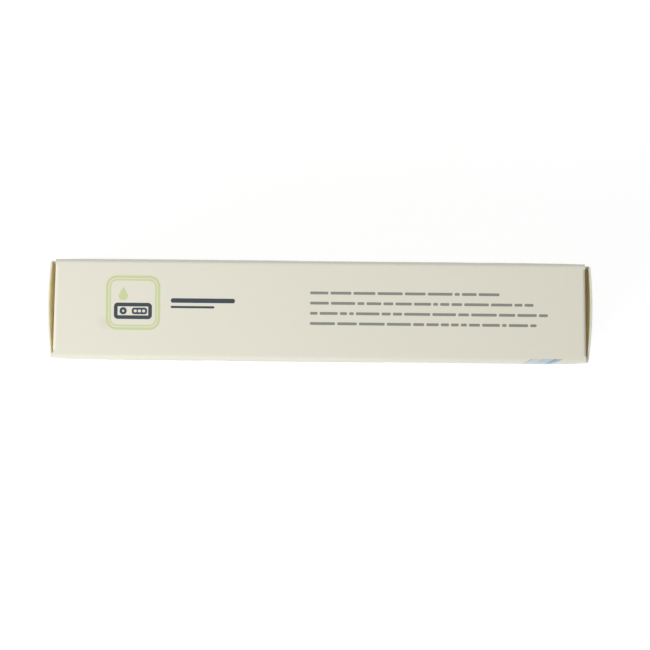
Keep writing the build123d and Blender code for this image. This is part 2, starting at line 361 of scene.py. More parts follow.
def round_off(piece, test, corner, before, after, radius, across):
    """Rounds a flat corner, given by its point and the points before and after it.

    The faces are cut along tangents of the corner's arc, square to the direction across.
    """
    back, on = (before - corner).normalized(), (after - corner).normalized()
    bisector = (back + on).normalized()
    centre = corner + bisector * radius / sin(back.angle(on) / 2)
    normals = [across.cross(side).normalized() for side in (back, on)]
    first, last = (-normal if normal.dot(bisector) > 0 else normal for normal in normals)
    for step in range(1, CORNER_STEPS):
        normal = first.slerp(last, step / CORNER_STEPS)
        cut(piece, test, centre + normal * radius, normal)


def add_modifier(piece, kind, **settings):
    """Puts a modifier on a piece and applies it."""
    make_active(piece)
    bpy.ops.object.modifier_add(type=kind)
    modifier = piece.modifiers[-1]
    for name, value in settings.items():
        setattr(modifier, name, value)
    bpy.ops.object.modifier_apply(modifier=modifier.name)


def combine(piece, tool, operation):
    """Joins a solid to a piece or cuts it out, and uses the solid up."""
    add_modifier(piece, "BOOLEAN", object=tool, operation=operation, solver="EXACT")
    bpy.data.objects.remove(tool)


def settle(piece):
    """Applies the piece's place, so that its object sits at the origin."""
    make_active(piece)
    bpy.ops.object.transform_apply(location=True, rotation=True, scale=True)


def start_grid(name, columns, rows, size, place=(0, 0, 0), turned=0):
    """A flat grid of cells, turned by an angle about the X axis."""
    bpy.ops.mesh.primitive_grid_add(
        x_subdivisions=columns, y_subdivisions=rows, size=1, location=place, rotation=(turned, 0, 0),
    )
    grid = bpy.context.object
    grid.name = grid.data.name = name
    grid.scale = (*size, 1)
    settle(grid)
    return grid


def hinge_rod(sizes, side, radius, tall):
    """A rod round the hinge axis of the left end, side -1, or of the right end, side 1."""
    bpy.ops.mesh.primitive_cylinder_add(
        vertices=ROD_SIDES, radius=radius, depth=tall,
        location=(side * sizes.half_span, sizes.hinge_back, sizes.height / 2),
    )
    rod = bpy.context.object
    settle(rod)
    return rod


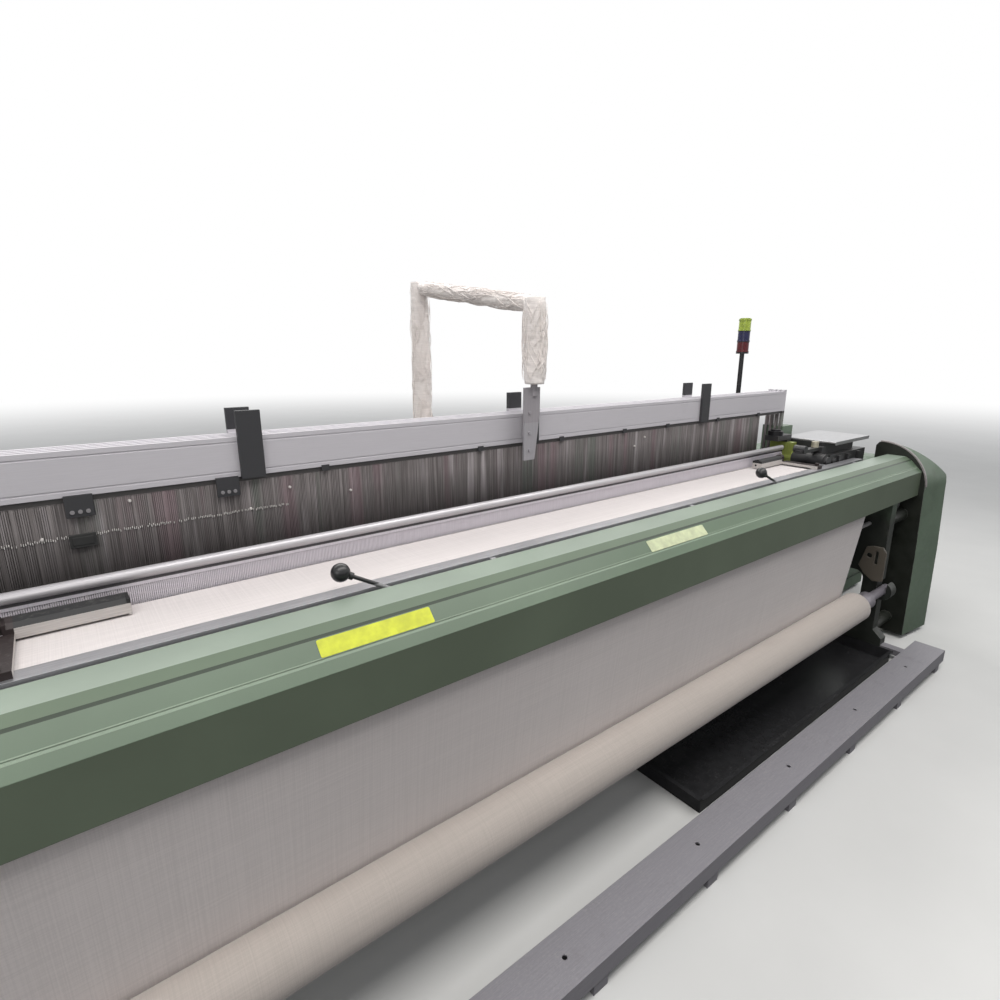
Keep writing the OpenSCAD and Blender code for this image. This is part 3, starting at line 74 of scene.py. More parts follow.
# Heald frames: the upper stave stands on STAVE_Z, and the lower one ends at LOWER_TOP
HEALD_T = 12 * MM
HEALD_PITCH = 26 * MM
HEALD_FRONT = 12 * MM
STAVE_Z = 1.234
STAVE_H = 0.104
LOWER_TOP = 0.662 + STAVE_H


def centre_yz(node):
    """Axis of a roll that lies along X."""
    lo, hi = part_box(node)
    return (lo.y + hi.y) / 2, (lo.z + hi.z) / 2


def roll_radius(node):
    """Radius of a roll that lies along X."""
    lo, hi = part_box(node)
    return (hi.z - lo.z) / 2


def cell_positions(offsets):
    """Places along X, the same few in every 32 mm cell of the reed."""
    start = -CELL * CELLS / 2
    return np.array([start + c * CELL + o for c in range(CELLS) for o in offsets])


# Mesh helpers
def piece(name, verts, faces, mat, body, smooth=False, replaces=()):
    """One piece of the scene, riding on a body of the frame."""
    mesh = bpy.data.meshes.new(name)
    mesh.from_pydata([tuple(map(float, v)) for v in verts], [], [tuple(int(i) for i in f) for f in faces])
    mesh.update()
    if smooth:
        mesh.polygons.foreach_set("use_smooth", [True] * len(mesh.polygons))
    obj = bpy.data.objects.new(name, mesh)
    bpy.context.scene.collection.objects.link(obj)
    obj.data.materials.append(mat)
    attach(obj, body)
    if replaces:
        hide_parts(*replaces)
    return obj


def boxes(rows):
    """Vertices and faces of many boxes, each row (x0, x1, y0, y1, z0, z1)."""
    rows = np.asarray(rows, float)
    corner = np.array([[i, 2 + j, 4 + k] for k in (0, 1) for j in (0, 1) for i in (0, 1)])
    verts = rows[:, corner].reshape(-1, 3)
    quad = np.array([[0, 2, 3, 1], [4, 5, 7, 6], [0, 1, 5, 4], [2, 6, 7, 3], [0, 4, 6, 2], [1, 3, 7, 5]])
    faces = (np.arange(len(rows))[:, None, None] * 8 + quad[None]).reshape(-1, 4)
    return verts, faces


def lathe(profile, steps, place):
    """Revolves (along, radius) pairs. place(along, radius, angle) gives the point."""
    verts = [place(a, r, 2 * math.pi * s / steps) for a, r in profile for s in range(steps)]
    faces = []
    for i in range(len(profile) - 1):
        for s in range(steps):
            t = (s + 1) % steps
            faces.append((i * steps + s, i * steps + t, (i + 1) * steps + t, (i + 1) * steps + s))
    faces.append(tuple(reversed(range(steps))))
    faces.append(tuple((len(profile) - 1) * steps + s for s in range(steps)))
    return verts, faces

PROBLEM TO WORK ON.
Everything from the first line above up to and including the line that contains "and after it." should be printed exactly; please print only that.

EXERCISE RESULT.
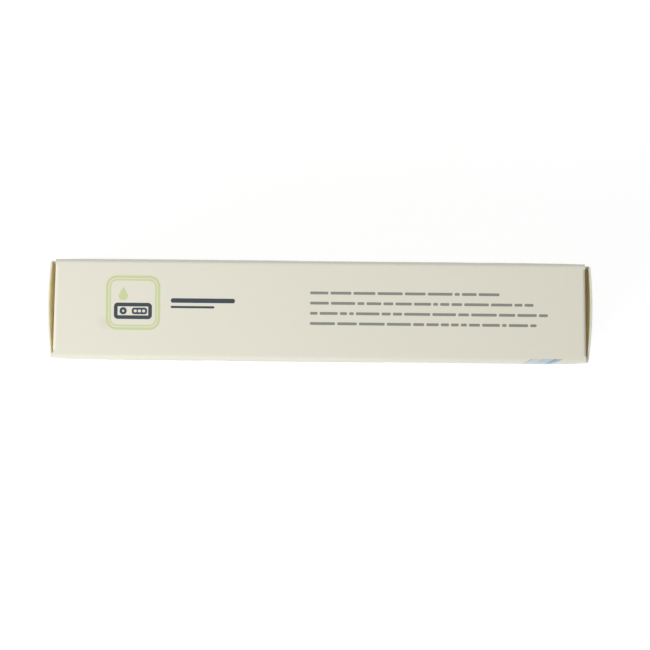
Keep writing the build123d and Blender code for this image. This is part 2, starting at line 361 of scene.py. More parts follow.
def round_off(piece, test, corner, before, after, radius, across):
    """Rounds a flat corner, given by its point and the points before and after it.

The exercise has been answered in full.